In late October 2021, Donovan was invited to speak at the Dean’s Council — a fundraising body for HKS — and spoke about the files in an answer to a question prompted by Shorenstein Center Director Nancy R. Gibbs.
Donovan wrote that Schrage, a member of the Dean’s Council, pressed her on her statements throughout the meeting.
“Mr. Schrage monopolized the discussion by accusing me that my reading of the documents was inaccurate and that he disagreed with all prior discussion about Facebook,” Donovan wrote.
Schrage declined to comment for this article.
The disclosure noted that Elmendorf served as an undergraduate adviser to Sandberg and maintains a lifelong friendship with the former Meta executive — even attending her 2022 wedding.
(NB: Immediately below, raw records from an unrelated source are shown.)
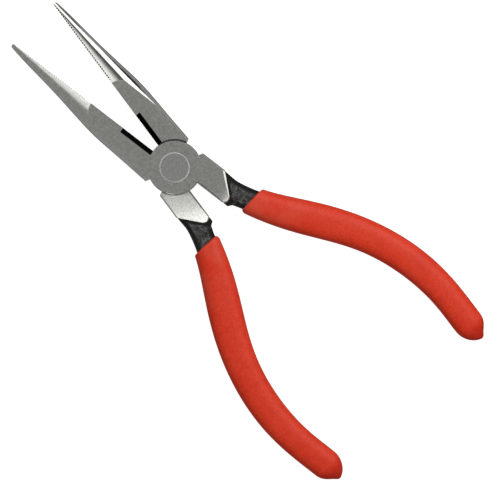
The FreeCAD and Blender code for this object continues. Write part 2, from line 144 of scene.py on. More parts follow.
class Shader:
    """The node tree of a material or world, with short ways to add to it."""

    def __init__(self, owner):
        owner.use_nodes = True
        self.tree = owner.node_tree
        self.tree.nodes.clear()

    def node(self, kind, **settings):
        node = self.tree.nodes.new(f"ShaderNode{kind}")
        for key, value in settings.items():
            setattr(node, key, value)
        return node

    def plug(self, node, **inputs):
        """Sets inputs by name, with underscores for spaces, to numbers, sockets or Flows."""
        for key, value in inputs.items():
            feed(node.inputs[key.replace("_", " ")], value)
        return node

    def shader(self, kind, **inputs):
        """The output of a new shader node whose inputs are set by name."""
        return self.plug(self.node(kind), **inputs).outputs[0]

    def split(self, vector):
        node = self.node("SeparateXYZ")
        feed(node.inputs[0], vector)
        return [Flow(self.tree, out) for out in node.outputs]

    def join(self, *parts):
        node = self.node("CombineXYZ")
        for slot, part in zip(node.inputs, parts):
            feed(slot, part)
        return node.outputs[0]

    def rest_place(self):
        """x, y and z in the rest frame, in mm."""
        return [value * (1 / MM) for value in self.split(self.node("TexCoord").outputs["Object"])]

    def noise(self, vector, scale, detail=3.0, rough=0.55):
        node = self.node("TexNoise")
        self.plug(node, Vector=vector, Scale=scale, Detail=detail, Roughness=rough)
        return Flow(self.tree, node.outputs["Fac"])

    def colour(self, share, *stops):
        """A colour ramp: each stop is (place, (r, g, b)) in linear light."""
        node = self.node("ValToRGB")
        ramp = node.color_ramp
        while len(ramp.elements) < len(stops):
            ramp.elements.new(0.5)
        for element, (place, value) in zip(ramp.elements, stops):
            element.position = place
            element.color = (*value, 1.0)
        feed(node.inputs["Fac"], share)
        return node.outputs["Color"]

    def blend(self, share, low, high):
        """A mix of two colours."""
        node = self.node("Mix", data_type="RGBA")
        feed(node.inputs[0], share)
        for slot, value in ((node.inputs[6], low), (node.inputs[7], high)):
            feed(slot, (*value, 1.0) if isinstance(value, tuple) else value)
        return node.outputs[2]

    def choose(self, share, low, high):
        """A mix of two shaders."""
        node = self.node("MixShader")
        for slot, value in zip(node.inputs, (share, low, high)):
            feed(slot, value)
        return node.outputs[0]

    def bevel(self, radius):
        """The normal, rounded off along edges."""
        return self.plug(self.node("Bevel", samples=BEVEL_SAMPLES), Radius=radius).outputs[0]

    def bump(self, height, depth, normal=None):
        """The normal of a relief of a certain depth, on top of another normal."""
        node = self.plug(self.node("Bump"), Height=height, Distance=depth, Strength=1.0)
        if normal is not None:
            self.plug(node, Normal=normal)
        return node.outputs["Normal"]

    def finish(self, surface, output="OutputMaterial"):
        self.plug(self.node(output), Surface=surface)


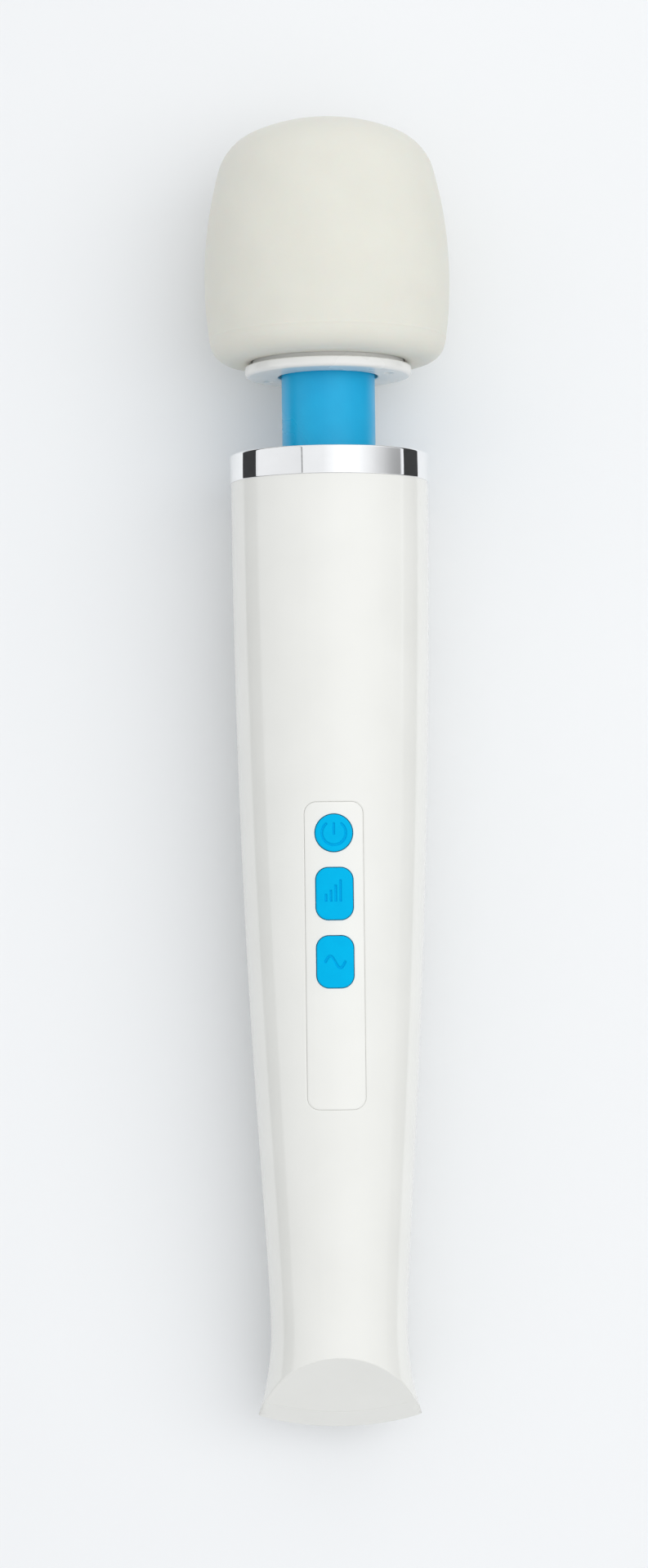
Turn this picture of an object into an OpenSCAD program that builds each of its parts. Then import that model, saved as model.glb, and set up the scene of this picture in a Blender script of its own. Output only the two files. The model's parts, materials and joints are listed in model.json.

Sandberg did not immediately respond to a request for comment.
The disclosure also alleged that the school gave a senior Facebook executive permission to audit Donovan’s course in September 2020, adding that she believed he “was also there to monitor her class on Facebook’s behalf.”
Smith wrote in an email that the Kennedy School continues to devote resources to social media research, citing the Facebook Archive and the Harvard Kennedy School Misinformation Review, which is the only peer-reviewed misinformation journal.
“Harvard University and Harvard Kennedy School continue to carry out pathbreaking research on misinformation and the role of social media in society,” Smith wrote. “By policy and in practice, donors have no influence over this or other work.”
Sweeney, who served as the co-principal investigator of TaSC, wrote in a statement to The Crimson that the disclosure contains an abundance of “inaccuracies and falsehoods” that she finds to be “self-serving” and “horribly disappointing.” Sweeney also wrote that from the start, she was in charge of FBarchive.
“Meta exerted no influence over FBarchive or any of our/my work,” Sweeney wrote. “Just a few weeks ahead of the public launch, we offered Meta the chance to review the archive for security and privacy concerns and suggest redactions, which we independently elected to accept or reject.”